Estimated Surplus in September 2017: $6 Billion
In CBO’s estimation, the federal government realized a surplus of $6 billion in September 2017—$28 billion less than the surplus last year.
CBO estimates that receipts in September 2017 totaled $348 billion—$9 billion (or 2 percent) less than those in the same month last year. That overall decline was largely the result of an $11 billion decline in excise tax receipts. Those receipts fell because of the current one-year moratorium on a tax imposed on health insurance providers, which normally would have been paid in September. Receipts of corporate income taxes, which included the third quarterly estimated payment for 2017, declined by $4 billion (or 5 percent). Receipts from all other sources rose by $6 billion, on net.
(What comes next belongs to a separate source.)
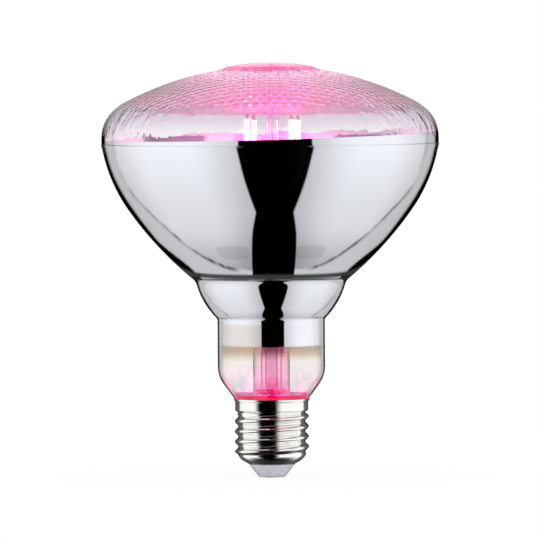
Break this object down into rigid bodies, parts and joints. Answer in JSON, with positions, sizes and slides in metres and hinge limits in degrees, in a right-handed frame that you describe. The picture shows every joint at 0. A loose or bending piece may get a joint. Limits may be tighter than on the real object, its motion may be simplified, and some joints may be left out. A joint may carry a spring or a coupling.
{
  "type": "led grow light bulb",
  "caption": "Reflector lamp with a domed clear face, a mirror-coated blown glass bowl, glowing pink filaments on a glass stem and a rolled screw cap",
  "frame": {"origin": "tip of the centre contact, on the lamp's axis", "axes": "+Z runs from the cap to the face along the axis; -Y faces the camera of the picture; +X is to its right"},
  "size_m": [0.1204, 0.1204, 0.1478],
  "materials": {
    "clear_glass": "clear blown glass with a stippled face",
    "mirror_film": "vacuum-deposited aluminium",
    "cap_sheet": "bright nickel-plated sheet",
    "insulator": "pale moulded insulator",
    "contact_metal": "tinned",
    "cement": "baked cement",
    "stem_glass": "clear drawn glass",
    "filament_coat": "glowing silicone with pink phosphor",
    "strip_metal": "stamped strip",
    "wire_metal": "nickel-plated wire",
    "board": "laminate with pale solder mask",
    "capacitor_sleeve": "shrunk sleeve",
    "resistor_coat": "baked lacquer",
    "chip_body": "moulded epoxy",
    "wire_sleeve": "sleeved wire"
  },
  "bodies": {
    "root": {"glass_bulb": "clear_glass", "mirror_film": "mirror_film", "cap_shell": "cap_sheet", "insulator": "insulator", "centre_contact": "contact_metal", "capping_cement": "cement", "stem_flare": "stem_glass", "exhaust_tube": "stem_glass", "support_rod": "stem_glass", "filament_1": "filament_coat", "filament_2": "filament_coat", "filament_3": "filament_coat", "filament_4": "filament_coat", "filament_strip_1": "strip_metal", "filament_strip_2": "strip_metal", "filament_strip_3": "strip_metal", "filament_strip_4": "strip_metal", "lead_wire_left": "wire_metal", "lead_wire_right": "wire_metal", "top_wire_left": "wire_metal", "top_wire_right": "wire_metal", "bottom_wire": "wire_metal", "driver_board": "board", "capacitor": "capacitor_sleeve", "fusible_resistor": "resistor_coat", "bridge_rectifier": "chip_body", "driver_chip": "chip_body", "contact_wire": "wire_sleeve", "shell_wire": "wire_sleeve"}
  },
  "joints": []
}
Total spending in September 2017 was $342 billion, CBO estimates—$19 billion more than spending in September 2016. If not for timing shifts, outlays in September would have been $16 billion (or 6 percent) more than they were in the same month last year. (The changes discussed below reflect adjustments to remove the effects of those shifts.)
According to CBO’s estimates, the largest changes in outlays were the following:
- Outlays for Medicare increased by $6 billion, largely because reconciliation payments typically made to Medicare Advantage plans in August were delayed until September this year. (Reconciliation payments are made annually to account for unanticipated spending increases in the previous calendar year.)
- Outlays for net interest on the public debt increased by $4 billion.
- Outlays for the Department of Education increased by $4 billion because of increased spending for student loans.
- Spending for military activities of the Department of Defense decreased by $3 billion.
Spending for other programs and activities increased or decreased by smaller amounts.
Actual Deficit in August 2017: $108 Billion
The Treasury Department reported a deficit of $108 billion for August—$1 billion less than CBO estimated last month, on the basis of the Daily Treasury Statements, in the Monthly Budget Review for August 2017.